Sexuality was never far from the work of Aubrey Beardsley (1872-98). His Venus Between Two Terminal Gods (1895) depicts the goddess wearing a long, off-the-shoulder dress, with dark, tousled hair. She faces the viewer impassively, sternly even, as a dove glides in front of her. The statues on either side hold pan-pipes and carry baskets overflowing with fruit on their heads. This is a respectable, slightly intimidating deity, whereas in Eros and Aphrodite, she is blatantly the harlot queen of physical love. We see her from behind, wearing only knee length stockings and reaching between her legs. Eros powders between her buttocks and thighs with a large soft brush, at the same time sporting a large erection; it appears as though they are both getting rather excited by the titivations. The indications of incest- and of a prostitute preparing herself for a client- are typical of Beardsley’s taste. Nonetheless, they are very much in the tradition of Bronzino and the mythology as well.

Symbolist style was adopted by society portraitist John Singer Sargent when he was asked to provide murals for Boston public library. His cycle, titled The Triumph of Religion, covers Egyptian and Assyrian religion as well Bible scenes portraying Judaism and Christianity. The work on the cylce, which is still to be found on the hallway of the third floor of the McKim Building, occupied Sargent between 1890 and 1919.

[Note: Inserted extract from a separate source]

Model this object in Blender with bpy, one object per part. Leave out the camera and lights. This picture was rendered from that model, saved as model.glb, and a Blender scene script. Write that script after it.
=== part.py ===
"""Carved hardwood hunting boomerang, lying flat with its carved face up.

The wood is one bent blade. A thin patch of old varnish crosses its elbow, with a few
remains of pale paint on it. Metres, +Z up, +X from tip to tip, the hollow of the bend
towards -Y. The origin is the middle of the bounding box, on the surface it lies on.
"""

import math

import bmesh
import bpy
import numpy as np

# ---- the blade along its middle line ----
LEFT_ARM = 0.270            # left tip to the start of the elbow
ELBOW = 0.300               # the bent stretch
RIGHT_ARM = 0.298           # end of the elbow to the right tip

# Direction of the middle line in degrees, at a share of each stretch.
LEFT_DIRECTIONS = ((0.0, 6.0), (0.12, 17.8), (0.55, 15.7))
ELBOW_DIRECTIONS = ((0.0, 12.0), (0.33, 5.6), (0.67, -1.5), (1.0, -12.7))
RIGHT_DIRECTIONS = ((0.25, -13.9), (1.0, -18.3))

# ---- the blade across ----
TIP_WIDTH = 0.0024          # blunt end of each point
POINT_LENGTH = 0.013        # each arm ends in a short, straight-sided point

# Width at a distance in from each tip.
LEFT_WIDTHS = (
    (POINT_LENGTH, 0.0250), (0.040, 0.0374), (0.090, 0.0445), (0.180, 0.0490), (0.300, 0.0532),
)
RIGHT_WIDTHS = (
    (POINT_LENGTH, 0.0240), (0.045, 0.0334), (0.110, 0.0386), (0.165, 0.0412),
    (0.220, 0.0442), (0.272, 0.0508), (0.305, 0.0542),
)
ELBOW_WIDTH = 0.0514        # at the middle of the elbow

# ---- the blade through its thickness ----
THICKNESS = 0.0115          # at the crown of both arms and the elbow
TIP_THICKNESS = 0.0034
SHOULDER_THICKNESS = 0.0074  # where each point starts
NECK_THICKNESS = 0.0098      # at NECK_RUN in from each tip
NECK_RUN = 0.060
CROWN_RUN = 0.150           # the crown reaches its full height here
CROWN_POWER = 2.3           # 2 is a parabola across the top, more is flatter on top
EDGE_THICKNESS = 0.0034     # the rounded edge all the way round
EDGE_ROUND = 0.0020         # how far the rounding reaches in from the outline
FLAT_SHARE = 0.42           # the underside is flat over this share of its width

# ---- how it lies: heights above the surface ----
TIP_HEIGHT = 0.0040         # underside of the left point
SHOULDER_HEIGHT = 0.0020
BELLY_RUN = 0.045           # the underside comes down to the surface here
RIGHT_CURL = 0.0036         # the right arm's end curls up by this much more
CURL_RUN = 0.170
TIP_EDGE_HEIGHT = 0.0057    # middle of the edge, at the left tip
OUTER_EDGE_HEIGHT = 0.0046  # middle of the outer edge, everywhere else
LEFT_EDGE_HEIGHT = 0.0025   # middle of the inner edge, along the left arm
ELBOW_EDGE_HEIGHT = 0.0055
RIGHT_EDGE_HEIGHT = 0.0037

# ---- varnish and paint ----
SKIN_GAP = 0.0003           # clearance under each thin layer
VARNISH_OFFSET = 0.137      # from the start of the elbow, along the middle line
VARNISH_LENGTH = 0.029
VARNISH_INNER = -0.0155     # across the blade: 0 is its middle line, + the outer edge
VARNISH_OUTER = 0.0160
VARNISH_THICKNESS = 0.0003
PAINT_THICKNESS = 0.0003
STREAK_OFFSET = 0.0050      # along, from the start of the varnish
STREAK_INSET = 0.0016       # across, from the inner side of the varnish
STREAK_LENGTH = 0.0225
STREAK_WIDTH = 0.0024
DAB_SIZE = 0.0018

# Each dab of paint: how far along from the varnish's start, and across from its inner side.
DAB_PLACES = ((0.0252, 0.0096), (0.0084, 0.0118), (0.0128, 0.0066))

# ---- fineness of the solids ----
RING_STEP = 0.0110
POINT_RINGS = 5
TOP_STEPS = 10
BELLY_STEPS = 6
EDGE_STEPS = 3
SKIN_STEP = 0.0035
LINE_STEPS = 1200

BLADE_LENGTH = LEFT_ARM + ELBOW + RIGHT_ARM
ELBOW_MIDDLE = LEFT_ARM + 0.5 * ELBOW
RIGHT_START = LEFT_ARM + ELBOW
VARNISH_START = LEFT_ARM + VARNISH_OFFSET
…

Astarte, John Singer Sargent

Amongst the pagan gods the artist portrayed is a striking Astarte, painted in 1895, who wears a blue robe and stands upon a crescent moon. She is encrusted with beads and gold ornamentation highly reminiscent of Gustav Klimt. Naked attendants surround her, their hands raised in worship. Her eyes are closed and her lips bear a beatific smile. She is serene and powerful, sparkling with light, and is arguably a great deal more attractive a figure than the rather worthy ‘Mysteries of the Rosary,’ ‘Dogma of Redemption,’ ‘Israelites Oppressed’ or ‘Prophets.’